Experiments can be devised where changes to the ABCs are implemented, and the frequency, intensity and duration of the behavior can then be monitored. If some of these are successful in reducing the problem behavior, intervention can then focus on maintaining these changes.

References And Further Reading

  • Carr, E. G. (1977). The origins of self-injurious behavior: A review of some hypotheses. Psychological Bulletin, 84, 800–816.
  • Carr, J.E. & LeBlanc, L.A. (2003) Functional Analysis of Problem Behaviour, Ch. 28 in W. O’Donohue, J.E. Fisher, S.C.Hayes (Eds) Cognitive Behaviour Therapy: Applying Empirically Supported Techniques in Your Practice. John Wiley & Sons, New Jersey.

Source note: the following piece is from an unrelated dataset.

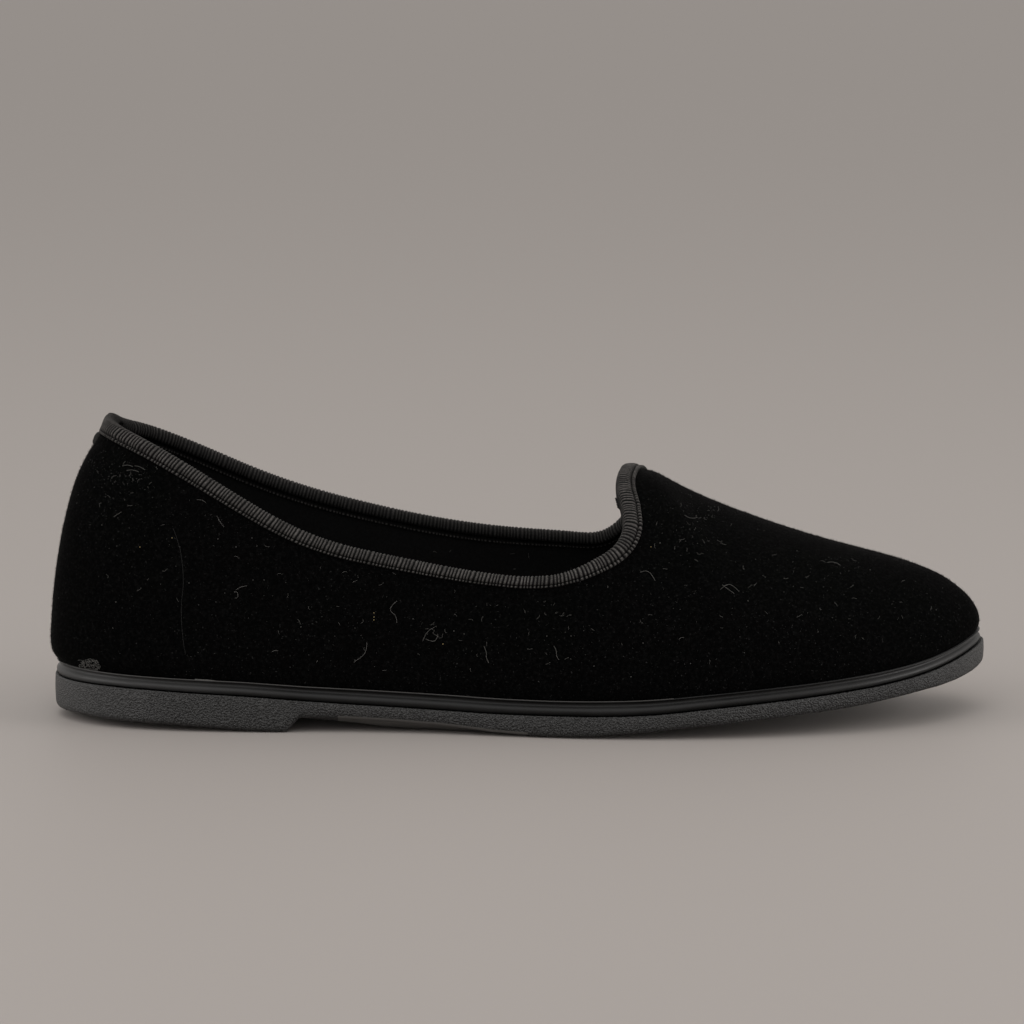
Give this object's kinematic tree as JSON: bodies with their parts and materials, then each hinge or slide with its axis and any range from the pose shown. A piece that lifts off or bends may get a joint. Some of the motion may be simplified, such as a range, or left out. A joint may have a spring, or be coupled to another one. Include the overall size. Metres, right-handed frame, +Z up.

  • Haynes, S.N. & Hayes O’Brien, W. (2000) Principles and Practice of Behavioural Assessment. Kluwer Academic / Plenum Publishers: Applied Clinical Psychology Series, London.
  • Iwata, B. A., Pace, G. M., Dorsey, M. F., Zarcone, J. R., Vollmer, T. R., Smith, R. G., et al. (1994). The functions of self-injurious behavior: An experimental epidemiological analysis. Journal of Applied Behavior Analysis, 27, 215–240.
  • Kuyken, W., Padesky, C.A., Dudley, R. (2009) Collaborative Case Conceptualization: Working Effectively with Clients in Cognitive-Behavioral Therapy. The Guildford Press, London.
  • Lerman, D. C., & Iwata, B. A. (1993). Descriptive and experimental analyses of variables maintaining self-injurious behavior. Journal of Applied Behavior Analysis, 26, 293–319.
  • Persons, J.B. (2008) The Case Formulation Approach to Cognitive-Behavior Therapy. The Guildford Press, New York.
  • Yoman, J. (2008) A Primer on Functional Analysis. Cognitive and Behavioural Practice, 15, 325-340.